Last night, we deployed a tow camera to take photos of the sea floor to look for any evidence of oil that may have settled there, and for hydrocarbon seeps. Ken Feldman, a contractor working for Woods Hole Oceanographic Institution, is in charge of the tow camera operations on this expedition. After we brought it back to the surface, he talked a little bit about the tow camera and how it works.
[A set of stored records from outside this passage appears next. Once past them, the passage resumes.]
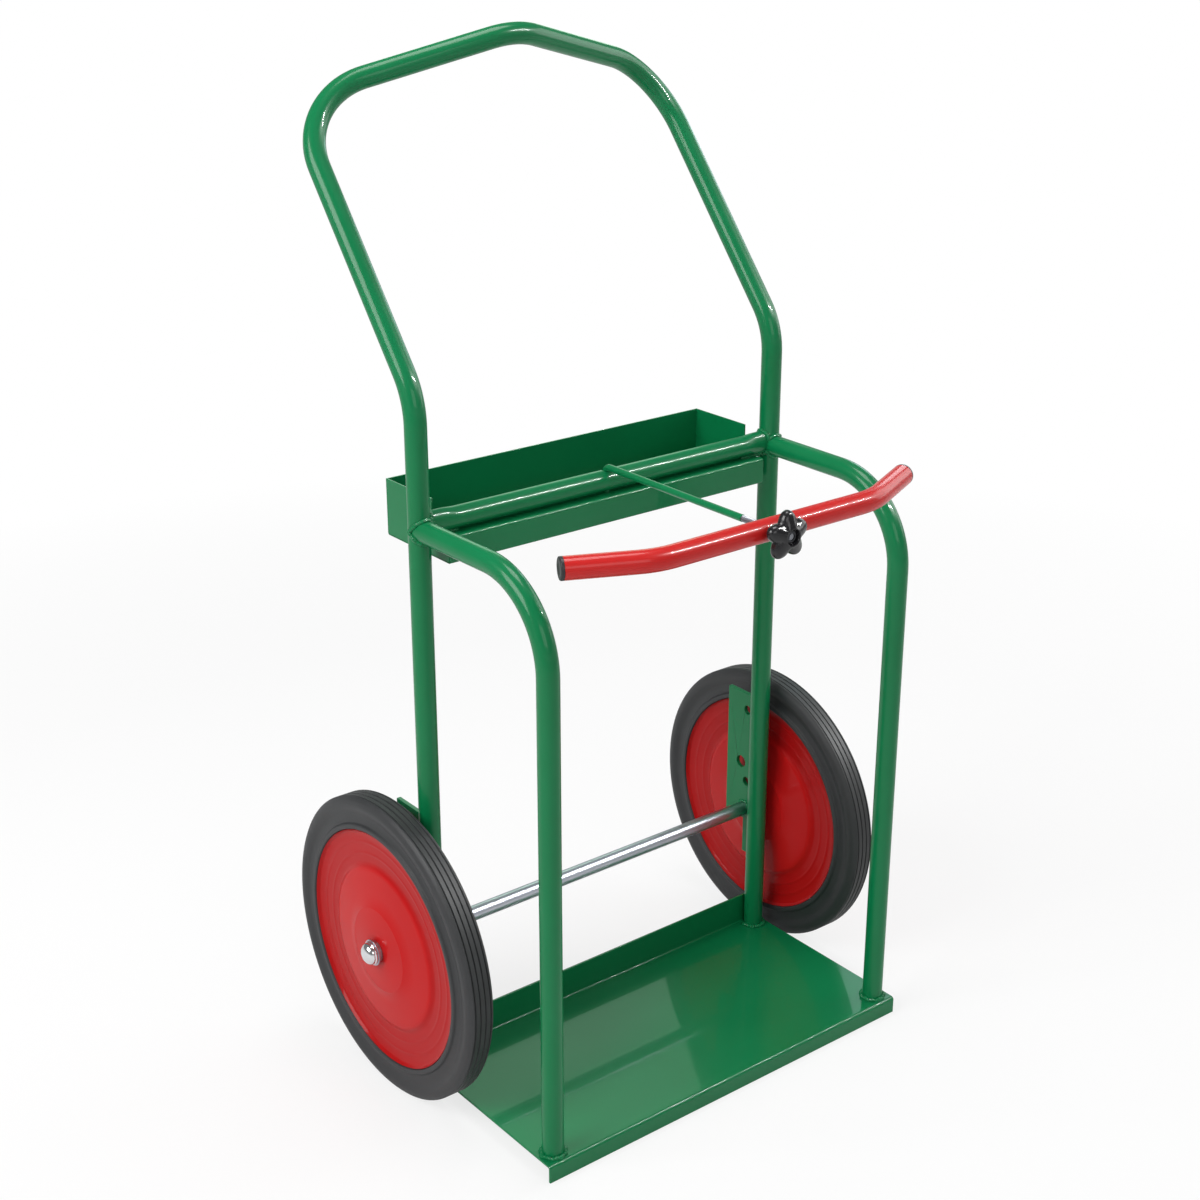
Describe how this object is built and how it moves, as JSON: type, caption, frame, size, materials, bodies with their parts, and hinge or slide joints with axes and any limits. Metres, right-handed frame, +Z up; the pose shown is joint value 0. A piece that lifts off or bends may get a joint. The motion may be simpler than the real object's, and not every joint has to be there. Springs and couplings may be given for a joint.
{
  "type": "gas cylinder trolley",
  "caption": "Upright hand trolley with a bent tube frame, low sheet deck, open tool tray, solid-tyred wheels and a screw clamp bar that holds gas cylinders side by side.",
  "frame": {"origin": "on the floor, under the middle of the trolley's bounding box", "axes": "+Z up, -Y the front where cylinders are loaded, +X to the right as seen from the front looking along +Y"},
  "size_m": [0.7296, 0.5782, 1.297],
  "materials": {
    "green_paint": "gloss enamel on steel",
    "red_paint": "gloss enamel on steel",
    "tyre": "satin solid rubber",
    "black_plastic": "gloss",
    "bare_steel": "drawn and bright",
    "chrome": "polished"
  },
  "bodies": {
    "chassis": {"base_plate": "green_paint", "rear_frame": "green_paint", "left_side_arm": "green_paint", "right_side_arm": "green_paint", "cross_tube": "green_paint", "tool_tray": "green_paint", "left_axle_bracket": "green_paint", "right_axle_bracket": "green_paint", "axle": "bare_steel", "left_axle_spacer": "bare_steel", "left_inner_washer": "bare_steel", "left_outer_washer": "bare_steel", "left_hub_cap": "chrome", "right_axle_spacer": "bare_steel", "right_inner_washer": "bare_steel", "right_outer_washer": "bare_steel", "right_hub_cap": "chrome"},
    "left_wheel": {"left_tyre": "tyre", "left_outer_disc": "red_paint", "left_inner_disc": "red_paint", "left_hub_tube": "bare_steel"},
    "right_wheel": {"right_tyre": "tyre", "right_outer_disc": "red_paint", "right_inner_disc": "red_paint", "right_hub_tube": "bare_steel"},
    "clamp_arm": {"clamp_rod": "green_paint"},
    "clamp_crossbar": {"clamp_bar": "red_paint", "left_bar_plug": "black_plastic", "right_bar_plug": "black_plastic", "clamp_washer": "bare_steel"},
    "knob": {"clamp_knob": "black_plastic", "knob_insert": "bare_steel"}
  },
  "joints": [
    {"name": "left_wheel_spin", "type": "hinge", "parent": "chassis", "child": "left_wheel", "pos_m": [-0.3212, 0.07657, 0.2], "axis": [1, 0, 0], "continuous": true},
    {"name": "right_wheel_spin", "type": "hinge", "parent": "chassis", "child": "right_wheel", "pos_m": [0.3212, 0.07657, 0.2], "axis": [1, 0, 0], "continuous": true},
    {"name": "clamp_rod_swivel", "type": "hinge", "parent": "chassis", "child": "clamp_arm", "pos_m": [0, 0.04837, 0.77775], "axis": [0, 0, 1], "range_deg": [-8, 8]},
    {"name": "clamp_bar_slide", "type": "slide", "parent": "clamp_arm", "child": "clamp_crossbar", "axis": [0, 1, 0], "range_m": [0, 0.04]},
    {"name": "knob_turn", "type": "hinge", "parent": "clamp_crossbar", "child": "knob", "pos_m": [0, -0.25003, 0.77775], "axis": [0, 1, 0], "range_deg": [0, 11520]}
  ],
  "couplings": [
    {"joint": "knob_turn", "follows": "clamp_bar_slide", "rad_per_m": 5026.5}
  ]
}
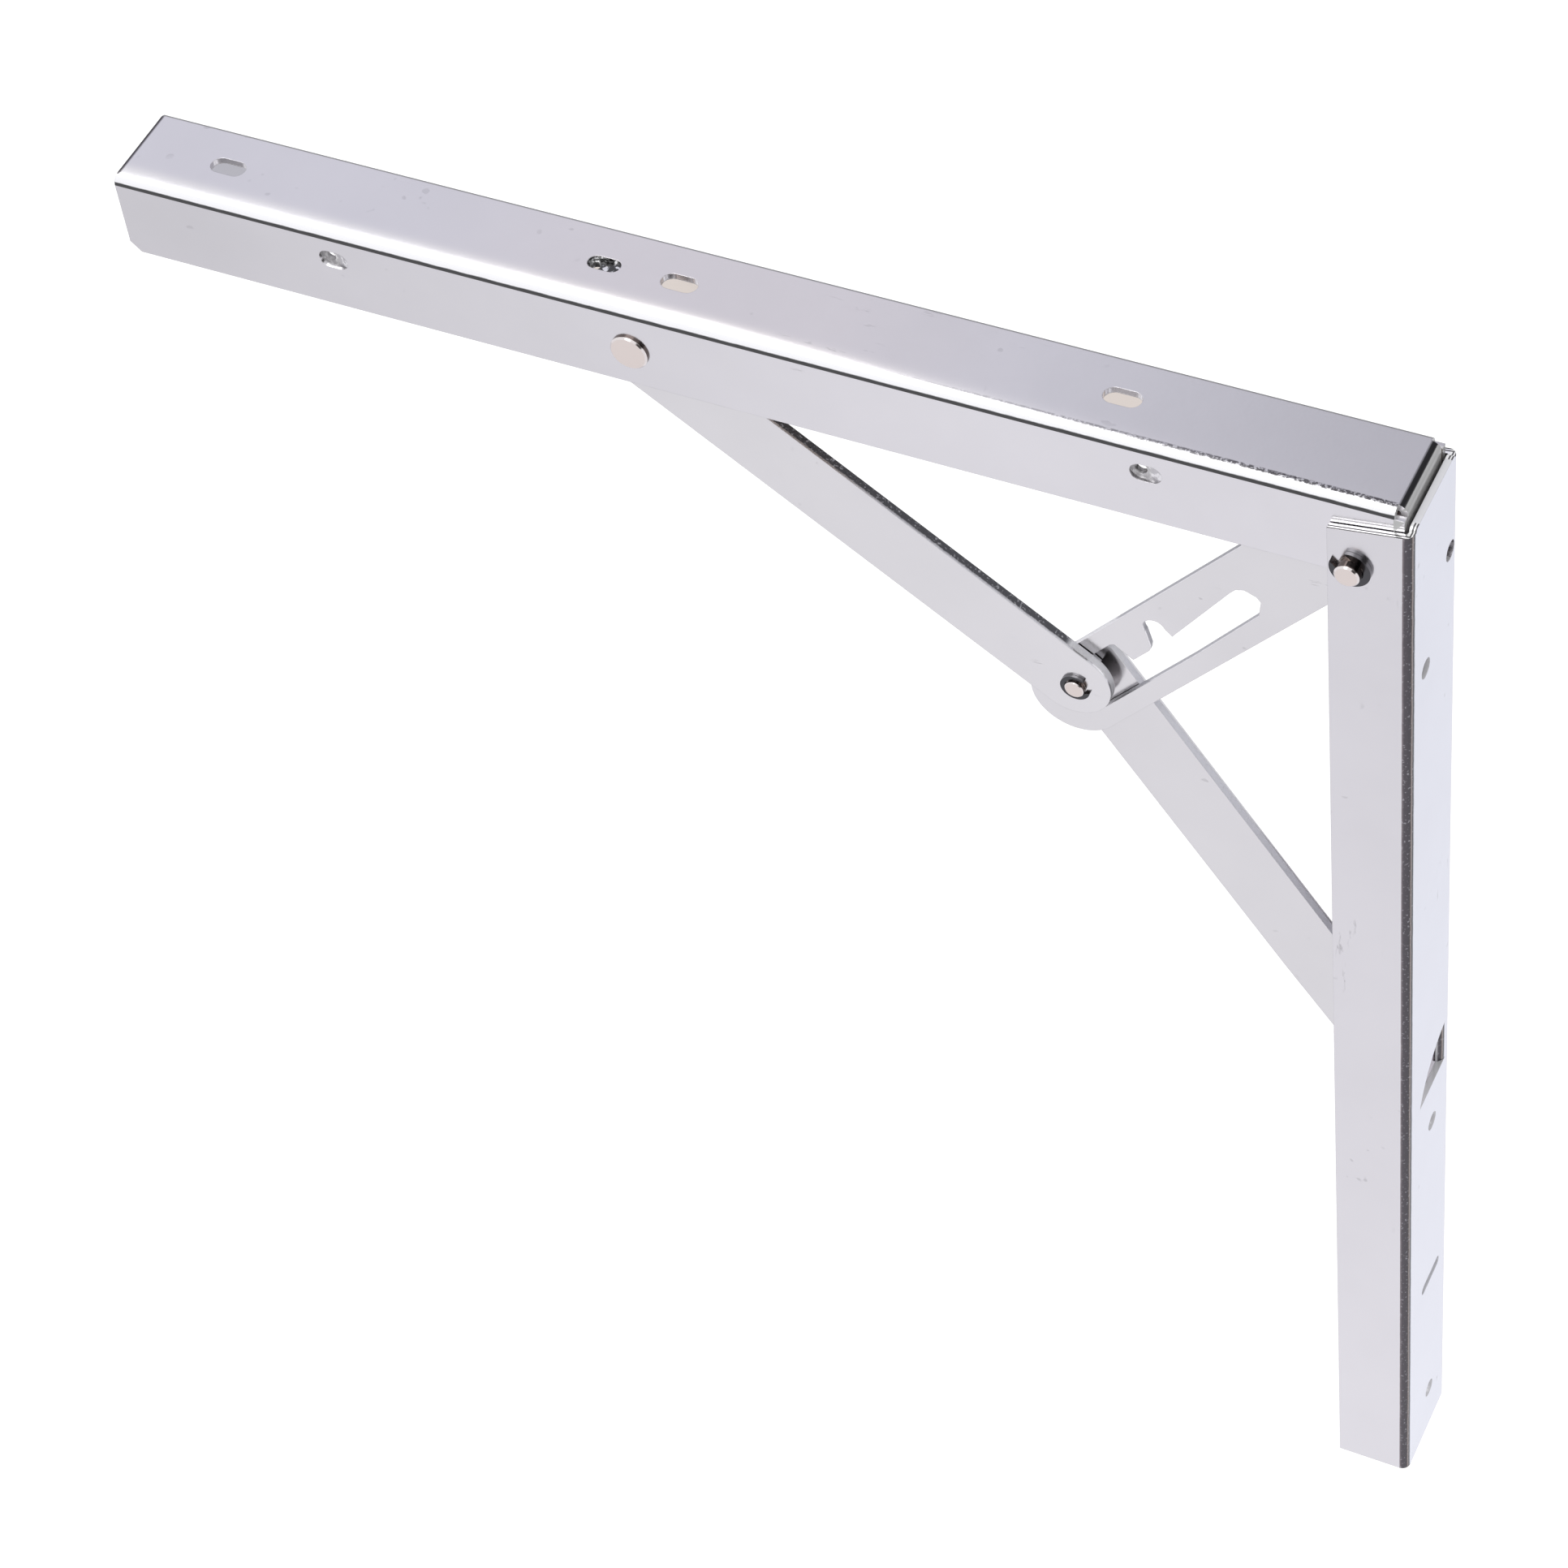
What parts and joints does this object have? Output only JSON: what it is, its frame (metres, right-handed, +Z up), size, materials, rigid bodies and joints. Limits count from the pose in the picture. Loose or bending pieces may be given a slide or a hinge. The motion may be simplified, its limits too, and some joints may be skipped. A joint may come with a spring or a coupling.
{
  "type": "folding shelf bracket",
  "caption": "Folding shelf bracket: a channel-shaped arm hinged to a wall channel and braced by jointed struts whose elbow pin locks in a slotted plate.",
  "frame": {"origin": "on the wall face, level with the main pivot and on the mid-plane of both channels", "axes": "+X out of the wall face towards the wall, the open arm reaches towards -X, +Z up, the pictured side is -Y"},
  "size_m": [0.3897, 0.0402, 0.4478],
  "materials": {
    "zinc_sheet": "satin zinc plating",
    "zinc_plate": "satin zinc plating",
    "pin_steel": "bright zinc plating",
    "ring_steel": "dark spring steel"
  },
  "bodies": {
    "wall": {"wall_channel": "zinc_sheet", "main_pivot_pin": "pin_steel", "main_pin_ring": "ring_steel", "front_spacer": "pin_steel", "back_spacer": "pin_steel", "ear_pin": "pin_steel"},
    "arm": {"shelf_arm": "zinc_sheet", "arm_rivet": "pin_steel"},
    "lock": {"lock_plate": "zinc_plate"},
    "elbow": {"elbow_pin": "pin_steel", "elbow_ring": "ring_steel"},
    "upper": {"upper_strut": "zinc_plate", "upper_strut_rivet": "pin_steel"},
    "lower": {"lower_strut": "zinc_plate", "lower_strut_rivet": "pin_steel"}
  },
  "joints": [
    {"name": "arm_fold", "type": "hinge", "parent": "wall", "child": "arm", "pos_m": [-0.0167, 0, 0], "axis": [0, -1, 0], "range_deg": [0, 88.3]},
    {"name": "lock_swing", "type": "hinge", "parent": "wall", "child": "lock", "pos_m": [-0.0167, 0, 0], "axis": [0, -1, 0], "range_deg": [0, 39.6]},
    {"name": "elbow_run", "type": "hinge", "parent": "lock", "child": "elbow", "pos_m": [-0.12463, 0, -0.02303], "axis": [0, -1, 0], "range_deg": [0, 44.6]},
    {"name": "upper_turn", "type": "hinge", "parent": "elbow", "child": "upper", "pos_m": [-0.1014, 0, -0.0861], "axis": [0, -1, 0], "range_deg": [0, 39.4]},
    {"name": "lower_turn", "type": "hinge", "parent": "elbow", "child": "lower", "pos_m": [-0.1014, 0, -0.0861], "axis": [0, -1, 0], "range_deg": [-119.3, 0]}
  ],
  "couplings": [
    {"joint": "lock_swing", "follows": "arm_fold", "ratio": 0.448},
    {"joint": "elbow_run", "follows": "arm_fold", "ratio": 0.5041},
    {"joint": "upper_turn", "follows": "arm_fold", "ratio": 0.4459},
    {"joint": "lower_turn", "follows": "arm_fold", "ratio": -1.3501}
  ]
}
The camera is in a pressurized housing…It triggers a flash every time it takes a picture, which is important because there is very little light at the depths where we’re operating. We program the camera to ‘sleep’ for the 30-40 minutes while we lower it, using a winch, to the sea floor. Once the camera ‘wakes up’ on the bottom, we set it to take a picture every ten seconds. It has two altimeters – one that looks down, so we can see how far we are off the bottom, and a forward-looking one, so we can detect any obstacles in front of the camera and avoid running into them. We try to keep the camera about two meters off the bottom. During this process, we keep the ship moving forward slowly (at speeds of less than a knot) and take in or let out cable to keep it at the proper height above the sea floor. I’ve heard it compared it to flying a blimp through the Grand Canyon and lowering a refrigerator on a rope and trying to keep it five feet off the ground.
You see a lot of interesting stuff in the pictures. On this trip, we’ve seen fish, crabs, shrimp and other animals. In the six years I’ve been doing this work, I’ve seen an octopus attacking the arm of an ROV, and some amazing geological features in some volcanically active areas, among other things. It’s an interesting world down there.